According to the State Department, the US is pursuing "high-standard investment in Uzbekistan's critical minerals sector" -- a strategic priority as the administration seeks to reduce dependence on Chinese supply chains. The new business council will oversee creation of an investment fund for Uzbekistan, with the US International Development Finance Corporation serving as anchor investor.

But the choice of venue raises questions that have dogged Trump since his first term: Why are foreign officials conducting diplomatic business at his private resort?

Mar-a-Lago has long functioned as an unofficial extension of the White House, where Trump hosts foreign leaders, conducts sensitive national security discussions, and mingles with paying members who shell out six figures for access. The arrangement creates obvious conflicts of interest -- foreign governments seeking favorable treatment from the US can patronize Trump's properties, effectively funneling money into his pocket while negotiating policy.

Mirziyoyeva praised the "high level of trust between the presidents of both countries" that made the business council possible. That trust appears to be mutual. In late March, Trump sent a letter to Mirziyoyev inviting him to the next Board of Peace meeting and the G20 summit in Miami this December, writing that the Uzbek leader "is achieving great results in Uzbekistan."

The new council will focus on tariff reduction talks, diversifying Uzbekistan's investment portfolio in the US, and promoting Uzbek IT services. Trade between the two countries jumped nearly 70% year-over-year in January 2026, reaching $93.3 million, up from $55 million the previous year.
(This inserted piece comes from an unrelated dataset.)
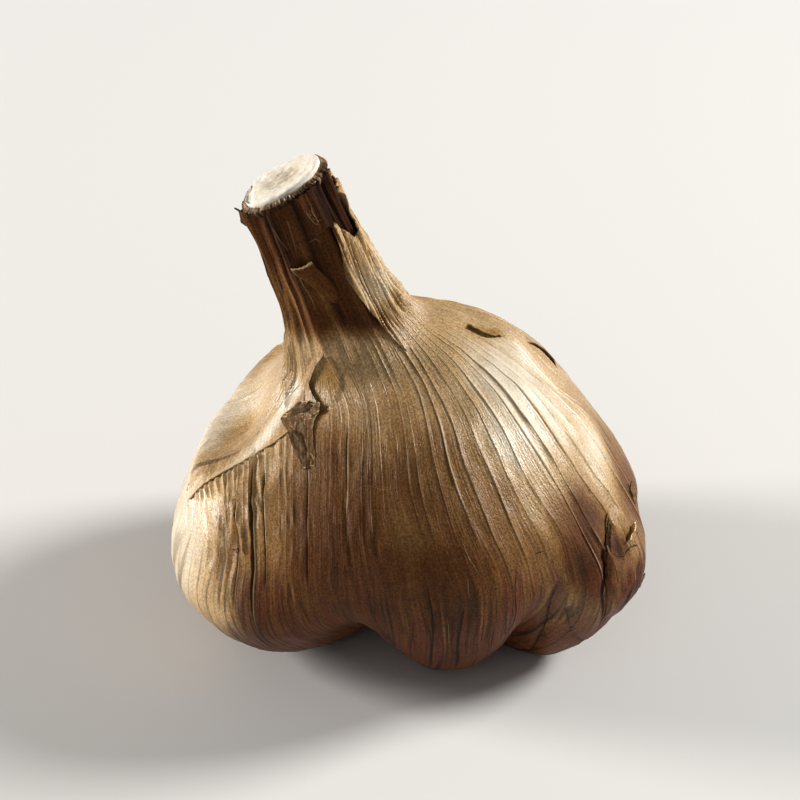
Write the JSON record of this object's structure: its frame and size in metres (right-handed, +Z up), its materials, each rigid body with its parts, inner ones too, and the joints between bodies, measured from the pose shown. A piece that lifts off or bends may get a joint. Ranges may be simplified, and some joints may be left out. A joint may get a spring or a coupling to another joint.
{
  "type": "black garlic bulb",
  "caption": "Whole aged garlic bulb in dry brown papery skin, standing on its root plate, with a leaning neck cut across to show the pale flower stalk.",
  "frame": {"origin": "middle of the root plate's flat underside, on the surface the bulb stands on", "axes": "+Z up, -Y the front, +X to the right; the neck leans towards -X"},
  "size_m": [0.0577, 0.0566, 0.0618],
  "materials": {
    "bulb_skin": "dry papery garlic skin, satin, tan to dark brown, fibres running from root to neck",
    "loose_skin": "torn and lifted garlic skin, satin, brown with pale torn edges",
    "stalk_flesh": "dry pithy cut stalk, matt, cream with a greyish streaky middle",
    "root_cork": "corky root plate with trimmed root stubs, matt, grey-brown"
  },
  "bodies": {
    "root": {"wrapped_bulb": "bulb_skin", "flower_stalk": "stalk_flesh", "root_plate": "root_cork", "neck_tongue": "loose_skin", "outer_neck_skin": "loose_skin", "window_flake": "loose_skin", "shoulder_flake": "loose_skin", "side_flake": "loose_skin"}
  },
  "joints": []
}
Uzbekistan has signaled its willingness to make major investments in the US economy and is opening consulates in several American cities. For Trump, courting Central Asian partners fits into a broader strategy of reshaping global alliances and securing access to critical minerals needed for technology manufacturing and defense systems.

But the optics are terrible. When foreign officials travel to Mar-a-Lago for diplomatic meetings, they're not just visiting the president -- they're visiting his business. Members pay $1 million to join the club, plus annual dues of $200,000. Foreign governments and their representatives know this. They know Trump profits from their presence.

This is the definition of pay-to-play corruption: using public office to enrich yourself while conducting official business on your own property. It's a practice that would trigger ethics investigations and resignations in any normal administration. Under Trump, it's just another Tuesday.

The visit also underscores how family members continue to play outsized roles in Trump's orbit. Mirziyoyeva, like Ivanka Trump and Jared Kushner before her, wields significant influence despite holding no elected position. Her presence at Mar-a-Lago and meetings with top US officials suggests she's being groomed for higher office in Uzbekistan -- and that the Trump administration is comfortable doing business with dynastic power structures.

None of this is illegal, strictly speaking. Trump has refused to divest from his businesses, and there's no law preventing him from hosting foreign officials at his properties. But legality isn't the same as ethics. The framers of the Constitution included the Emoluments Clause precisely to prevent presidents from accepting payments or benefits from foreign governments. Trump has spent years finding creative ways to circumvent that principle.

As the American-Uzbek Business & Investment Council gets underway, US taxpayers should ask: Who benefits from this arrangement? Is it American workers and businesses, or is it the Trump Organization's bottom line? And why should we accept a system where access to the president runs through the lobby of his luxury resort?

The answers matter. Because when diplomacy happens at Mar-a-Lago, it's hard to tell where US foreign policy ends and Trump's personal enrichment begins.